以上のように、不明な点があることを挙げつつ、上記の引用文を読んでおきたい。

まず、この文章は、夏安居中に諷経が行われた際に、随喜しなかった者を罰するための方法を紹介している。具体的には、籤(くじ)に僧侶の名前を記し、それを筒に入れる。そして、毎日の勤行の時に、堂司行者はくじが入った筒を仏前に置くという。諷経が終わると、住持はその筒を指さし、堂司行者はその筒を取って三回振り、そして住持の前に進む。

そこで、維那は両班から出て住持の右側に進むと、住持はその筒からくじを抜いて維那に渡し、維那はその抽選されたくじに書かれた名前を三度呼ぶ。そして、その三度呼ばれる間に返事する者がいなければ、その者が諷経に来ていないことが分かるわけである。

なお、維那はそのくじを「聴叫」に渡すという。この「聴叫」、拙僧は従来この呼称を知らなかったのだが、『禅林備用清規』や『勅修百丈清規』などにも見える。宋代の禅林では使われなかった用語で、その後の元代・明代で徐々に用いられるようになったようである。そのため、おそらく曹洞宗では余り一般的ではない。一応、江戸時代の洞門学僧である面山瑞方禅師『洞上僧堂清規行法鈔』巻5「列職」に「聴呼」項が立項され、「住持の左右に居て、呼を聴て勤仕するなり」とされている。

ここには、「叫ぶ」と「呼ぶ」という漢字の違いはあるが、余り気にしなくて良いようだ。無著禅師『禅林象器箋』巻7「第七類 職位門」に於ける「聴叫」項には「忠曰く、住持の左右に侍し、其の叫呼するを聴いて、使令を受ける者なり」とされている。この「叫呼」というのは、「大声で呼ぶ」という意味があるので、要は住持の近くにいて、その指示を仰ぐ存在を「聴叫」「聴呼」などと呼称しており、実質的には侍者・行者を指すといえよう。

つまり、維那は返事が無かった者の名前が書かれたくじを聴叫に渡し、その後住持の拠室(方丈)に運ばれたようだ。自分がいなかったことがバレた修行僧は、方丈に上ってそのくじを受け取ったらしい。おそらくはこの時、簡単な訓戒なども受けたことだろう。

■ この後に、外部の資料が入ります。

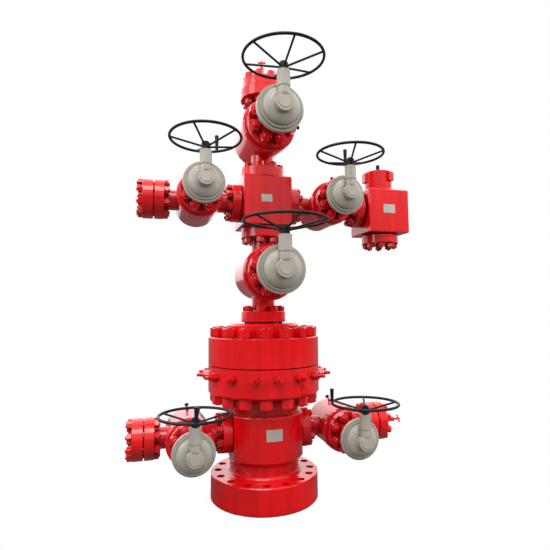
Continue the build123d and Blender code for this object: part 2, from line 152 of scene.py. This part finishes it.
def finish_material(name, colour, second, corner_shade, rough, peel, peel_scale, edge, metallic=0.0, coat=0.0,
                    coat_rough=0.03, specular=0.5):
    """Paint or metal: broad tone change, painted shade in the corners, uneven gloss, fine surface bump, soft
    edges.
    """
    material, nodes, links = new_material(name)
    output = nodes.new("ShaderNodeOutputMaterial")
    shader = new_node(nodes, "ShaderNodeBsdfPrincipled",
                      {"Metallic": metallic, "Specular IOR Level": specular, "Coat Weight": coat,
                       "Coat Roughness": coat_rough})
    links.new(shader.outputs["BSDF"], output.inputs["Surface"])
    place = nodes.new("ShaderNodeTexCoord").outputs["Object"]
    stretched = new_node(nodes, "ShaderNodeMapping", {"Scale": STREAKS})
    # Streaked tone: partly random tone, partly painted reflection.
    links.new(place, stretched.inputs["Vector"])
    broad = mapped(nodes, links, noise(nodes, links, stretched.outputs["Vector"], *TONE_NOISE), 0.0, 1.0)
    tone = mixed(nodes, links, broad, colour, second)
    # Painted shade: a darker colour is mixed in where occlusion is high, darkening corners, creases and gaps.
    occlusion = new_node(nodes, "ShaderNodeAmbientOcclusion", {"Distance": CORNER_REACH})
    occlusion.samples = SHADE_SAMPLES
    shade_mask = mapped(nodes, links, occlusion.outputs["AO"], 1.0, 0.0, *CORNER_RANGE)
    links.new(mixed(nodes, links, shade_mask, tone, corner_shade), shader.inputs["Base Color"])
    gloss = noise(nodes, links, place, *GLOSS_NOISE)
    links.new(mapped(nodes, links, gloss, *rough), shader.inputs["Roughness"])
    bevel = new_node(nodes, "ShaderNodeBevel", {"Radius": edge})
    bevel.samples = SHADE_SAMPLES
    bump = new_node(nodes, "ShaderNodeBump", {"Strength": peel, "Distance": BUMP_DEPTH})
    links.new(noise(nodes, links, place, peel_scale), bump.inputs["Height"])
    links.new(bevel.outputs["Normal"], bump.inputs["Normal"])
    links.new(bump.outputs["Normal"], shader.inputs["Normal"])
    return material


# The third colour of each finish is the painted shade that darkens its corners.
RED = finish_material("red_paint", (0.68, 0.003, 0.005), (0.52, 0.002, 0.004), (0.10, 0.0015, 0.003),
                      rough=(0.30, 0.33), peel=0.22, peel_scale=170.0, edge=0.0022,
                      coat=0.75, coat_rough=0.06, specular=0.15)
GREY = finish_material("grey_paint", (0.375, 0.340, 0.285), (0.315, 0.287, 0.238), (0.20, 0.18, 0.15),
                       rough=(0.40, 0.60), peel=0.55, peel_scale=150.0, edge=0.0018,
                       coat=0.12, coat_rough=0.25)
SLATE = finish_material("slate_paint", (0.0045, 0.005, 0.006), (0.009, 0.010, 0.012), (0.003, 0.003, 0.003),
                        rough=(0.38, 0.50), peel=0.25, peel_scale=300.0, edge=0.0010,
                        coat=0.03, coat_rough=0.20, specular=0.22)
STEEL = finish_material("machined_steel", (0.42, 0.42, 0.43), (0.34, 0.34, 0.35), (0.08, 0.07, 0.06),
                        rough=(0.25, 0.42), peel=0.15, peel_scale=500.0, edge=0.0006, metallic=1.0)
PLATE = finish_material("plate_metal", (0.50, 0.455, 0.405), (0.43, 0.395, 0.355), (0.20, 0.17, 0.15),
                        rough=(0.38, 0.52), peel=0.20, peel_scale=420.0, edge=0.0004, metallic=0.35)

SLOTS = {"red_paint": RED, "grey_paint": GREY, "slate_paint": SLATE, "machined_steel": STEEL}
for subpart in frame["record"]["subparts"]:
    cad = frame["nodes"][subpart["node"]]
    if not cad.material_slots:
        cad.data.materials.append(None)
    for place in cad.material_slots:
        place.material = SLOTS[subpart["material_slot"]]


# mesh helpers

NUT_POINTS = 48
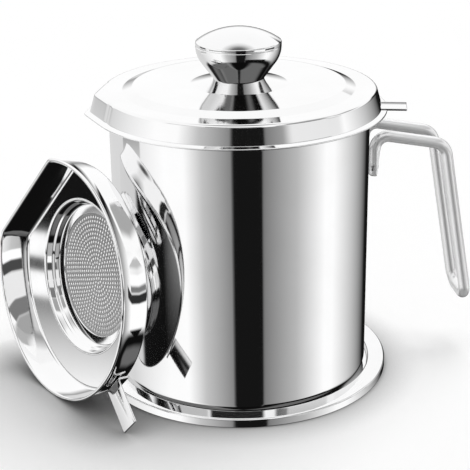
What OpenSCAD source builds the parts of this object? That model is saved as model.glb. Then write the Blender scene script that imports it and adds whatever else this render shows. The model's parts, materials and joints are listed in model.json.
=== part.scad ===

また、サボりが数回に及んだ場合、住持は小さな紙に罰金の金額などを書いて、仏殿の柱に貼ったという。罰金が科せられた者は、方丈の間に行ってその金額を納めなくてはならなかった。

ところで、このようなくじを使った罰に違和感を懐く方がいるかもしれないが、やはり実際にサボる者が居たため、罰する必要があったのだろう。なお、『南禅清規』を見てみると、「坐禅の懈怠の罰金も、前に同じ」とあって、同様の方法は坐禅にも用いられた。

ということで、今日はくじの日であったので、禅の修行でくじの活用のされ方を確認してみた。是非、サボりで摘発されないよう、毎日の学びを欠かさないようにしておきたい。